Boys swag, PIKES S.L.A.G

Brea Joyner

PIKES say brotherhood and leadership bring in the trophies

As Pi Kappa Alpha President, Ben Sylvestri, sat on stage, he started sweating. His hands were shaking, as he looked at his nervous brothers pacing back and forth in the distance, waiting for the winner of the 2016 Robert Adger Smythe Awards to be announced.

Over a thousand PIKES sat in anticipation, especially ULM’s Eta Omicron Chapter.  Afterall, it was around this time last year they tied with Indiana State’s Theta Omicron Chapter for the win.

Seconds felt like minutes as the winner was called to the stage and then, finally, history was made.

The ULM PIKES won their 18 consecutive Smythe award.

Sylvestri was overwhelmed with pride as he accepted his chapter’s record breaking Smythe award.

“It had really set in when the entire room applauded,” said Sylvestri.

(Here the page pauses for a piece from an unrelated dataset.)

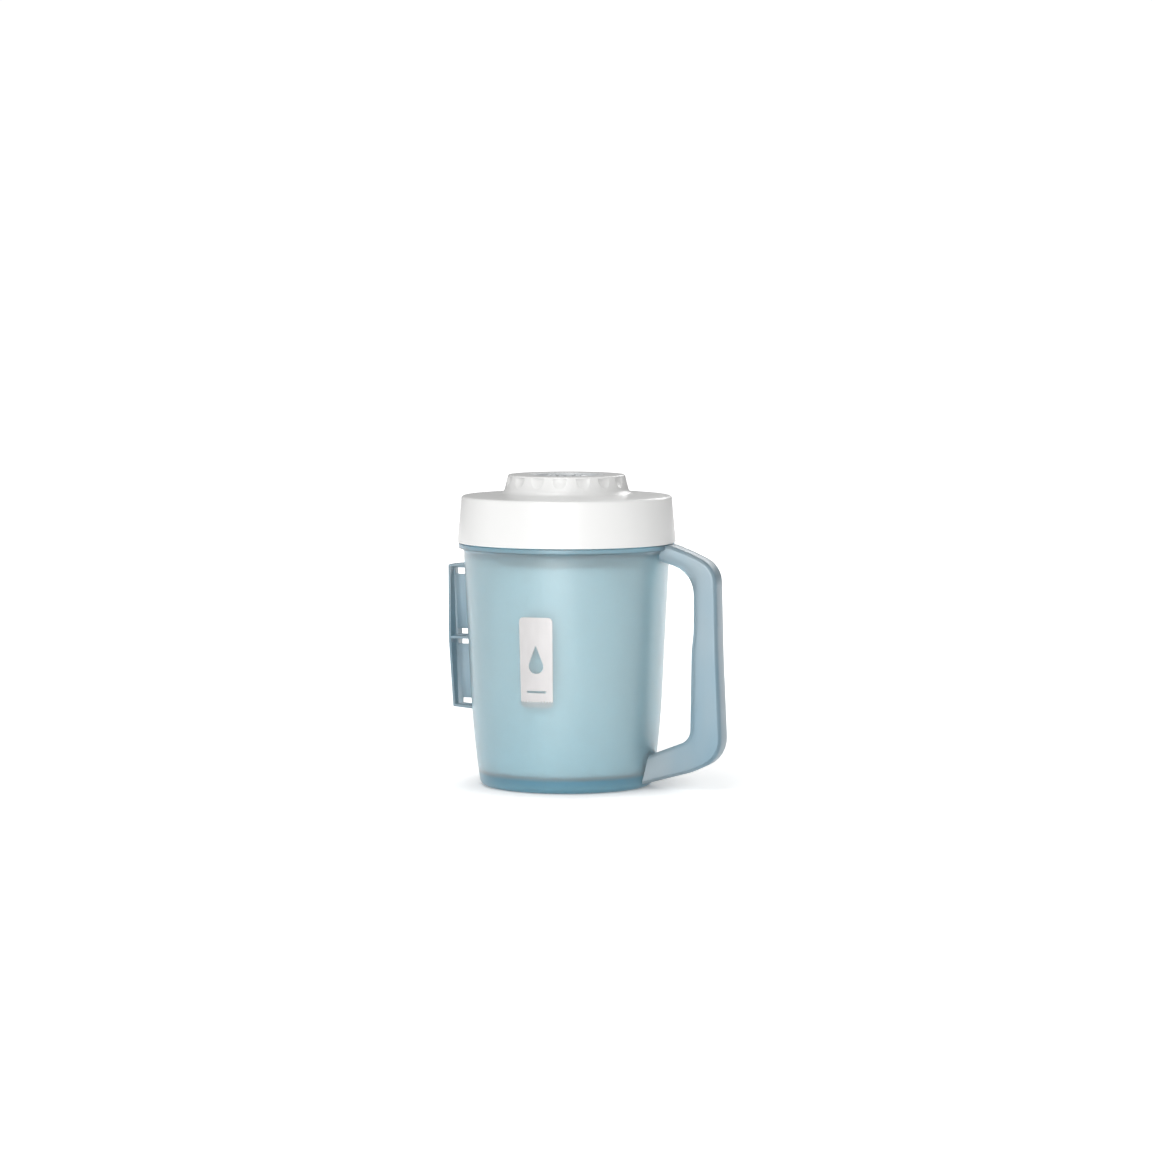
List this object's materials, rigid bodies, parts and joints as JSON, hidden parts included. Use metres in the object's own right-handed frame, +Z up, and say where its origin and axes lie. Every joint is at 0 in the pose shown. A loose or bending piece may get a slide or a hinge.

At the national PIKE Convention, held in New Orleans this year, the Eta Omicron Chapter  broke an international record for the most consecutive wins within a chapter. The Smythe is awarded to chapters who are in the top 10% of 220 across North America.

It’s not easy maintaining standards for a Dynasty-level fraternity. This new level of achievement was not solely earned by good works for the campus and community, but  with a close brotherhood.

“The guys are genuine…and when you have 100 brothers holding you accountable, you don’t really have room for error,” said Sylvestri.

“With our advisors and [executive council] keeping us in line, our leadership is what keeps us strong.”

100 brothers. One vision: to maintain their “slagger.” SLAG stands for Scholarship, Leadership, Athletics and Gentlemen.

According to Devin Melancon, a junior nursing major, it is their fraternity’s “slagger” that upholds their eminent reputation.

“It’s a recurring cycle where the leaders push the new guys to become better,” said Melancon. “Then they become the leaders of tomorrow, and then they push the new guys.”

It wasn’t until Melancon rushed his freshman year that he realized the impact PIKE would have on him.

“After I got that bid, I knew I was about to join something bigger than myself – that I could grow and become a better person,” said Melancon.

Aside from PIKE’s international recognition, it is their campus impact and recognition that matters the most.  In fact, it was the award for Organization of the Year in 2015-2016 that made Sylvestri the proudest.

As far as their future goals, the PIKES plan to shoot higher than their original goals.

“We want to respect ULM well,” said Sylvestri. “The awards are great, but it’s the efforts and everything that our brothers put in. That’s what makes the awards even better.”

PIKE Eta Omicron has initiated over 1100 members since 1972.